Saturn, Traditional Ruler of Community
Goddammit, this is huge.
I moved to Los Angeles on January 15, 1997 because I was doing a film mentorship with Clive Barker. I survived the Worst Valentine’s Day Ever one month later. And the two months after that, as I mentioned, I was disabled and jobless, which would happen again many years later. But slowly I recovered, matured, found my tribe, and succeeded not at what I initially set out to do, which was screenwriting, but certainly overall in life. I met and befriended some of my artistic heroes. Some of my friends became artistic heroes. I wrote dozens of short stories, poems and essays, as well as award-winning novels. I learned my way around all kinds of blades. I went to Middlebury College for 7 weeks, moved to France for a year, and adopted a home away from home. I opened my heart waaaaaay too often to people who didn’t deserve it but fortunately found someone worthy of it. I got married again.
I have so very many friends I love deeply. Whole communities of writers, editors, publishers, sword masters, stunt people, performers, game designers, creators of every stripe. I have friends who are showrunners, producers, writers, and directors. Professional comedians, carolers, and cosplayers. And so many more people who have all kinds of other talents. Or all of the above talents. SO. MUCH. TALENT.
So many generous, loving people who have been there for us.

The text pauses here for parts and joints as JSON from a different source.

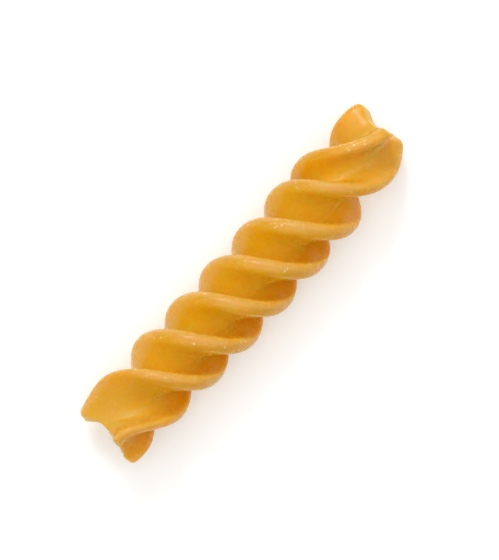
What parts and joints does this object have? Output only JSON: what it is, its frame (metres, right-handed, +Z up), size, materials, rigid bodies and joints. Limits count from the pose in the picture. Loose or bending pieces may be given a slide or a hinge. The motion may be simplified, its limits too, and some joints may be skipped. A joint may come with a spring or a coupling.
{
  "type": "dry fusillo pasta piece",
  "caption": "Short dry pasta spiral with blades twisted round a slim core, rounded rims, hollow cut ends and a slight bow.",
  "frame": {"origin": "centre of the bounding box at table level, where the rims touch the table", "axes": "+X along the piece toward its upper end in the picture, +Z up from the table toward the camera"},
  "size_m": [0.0428, 0.0092, 0.009],
  "materials": {
    "semolina": "satin, warm amber yellow, slightly translucent, paler on the rims and at the cut ends"
  },
  "bodies": {
    "root": {"fusillo": "semolina"}
  },
  "joints": []
}
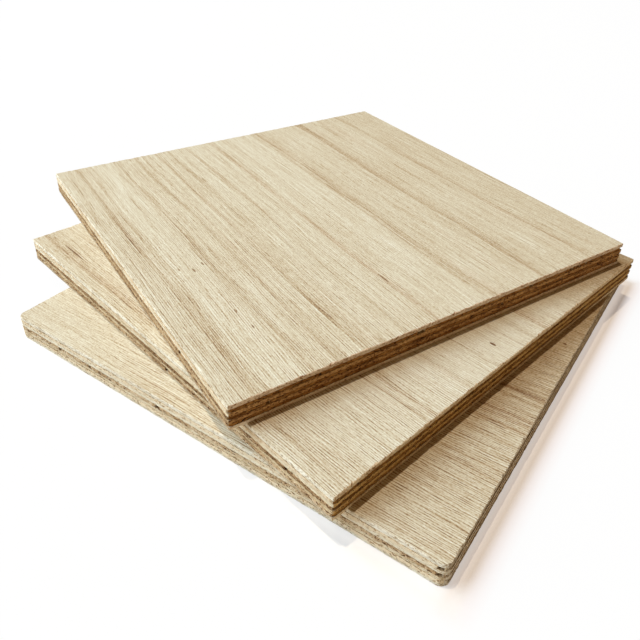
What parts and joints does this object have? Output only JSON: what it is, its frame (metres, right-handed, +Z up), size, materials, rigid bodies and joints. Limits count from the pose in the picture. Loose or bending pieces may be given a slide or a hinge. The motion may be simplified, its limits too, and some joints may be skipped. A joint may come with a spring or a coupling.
{
  "type": "stack of plywood sheets",
  "caption": "Stack of square plywood sheets fanned out on one another, with laminated plies, core gaps and pale straight-grained faces; panel stock.",
  "frame": {"origin": "middle of the bottom sheet's underside, on the floor", "axes": "+X along the face grain of the bottom sheet, +Y across that grain, +Z up through the stack"},
  "size_m": [0.399, 0.3933, 0.0483],
  "materials": {
    "face_wood": "sanded face veneer, unfinished, matt, pale straw with fine straight grain",
    "core_wood": "sawn inner veneer with its grain along the sheet, unfinished, matt",
    "crossband_wood": "sawn inner veneer with its grain across the sheet, unfinished, matt, brown"
  },
  "bodies": {
    "root": {"bottom_sheet_back_veneer": "face_wood", "bottom_sheet_lower_crossband": "crossband_wood", "bottom_sheet_lower_core": "core_wood", "bottom_sheet_centre_crossband": "crossband_wood", "bottom_sheet_upper_core": "core_wood", "bottom_sheet_upper_crossband": "crossband_wood", "bottom_sheet_face_veneer": "face_wood", "middle_sheet_back_veneer": "face_wood", "middle_sheet_lower_crossband": "crossband_wood", "middle_sheet_lower_core": "core_wood", "middle_sheet_centre_crossband": "crossband_wood", "middle_sheet_upper_core": "core_wood", "middle_sheet_upper_crossband": "crossband_wood", "middle_sheet_face_veneer": "face_wood", "top_sheet_back_veneer": "face_wood", "top_sheet_lower_crossband": "crossband_wood", "top_sheet_lower_core": "core_wood", "top_sheet_centre_crossband": "crossband_wood", "top_sheet_upper_core": "core_wood", "top_sheet_upper_crossband": "crossband_wood", "top_sheet_face_veneer": "face_wood"}
  },
  "joints": []
}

In my heart, my arms are still firmly wrapped around each and every one of them. Fortunately, we didn’t leave the state and we’ll all still be very much in touch. And I expect our new location will go a long way towards healing a lot that I lost these last 10 years in sheer aggravation and torment to make life easier, not just for us but for the neighborhood in general. We’ll even be closer to other family and friends who are dear to us. It’s wild but good.
I’ll be at StokerCon! (I think.) Hope to have writing news soon.
Until next time,
xoxo
Maria




Thanks for sharing. Powerful! Full Nodal returns can be powerful too! Full Nodal Returns: Occur around ages 18-19, 36-38, 54-56, and 72-74.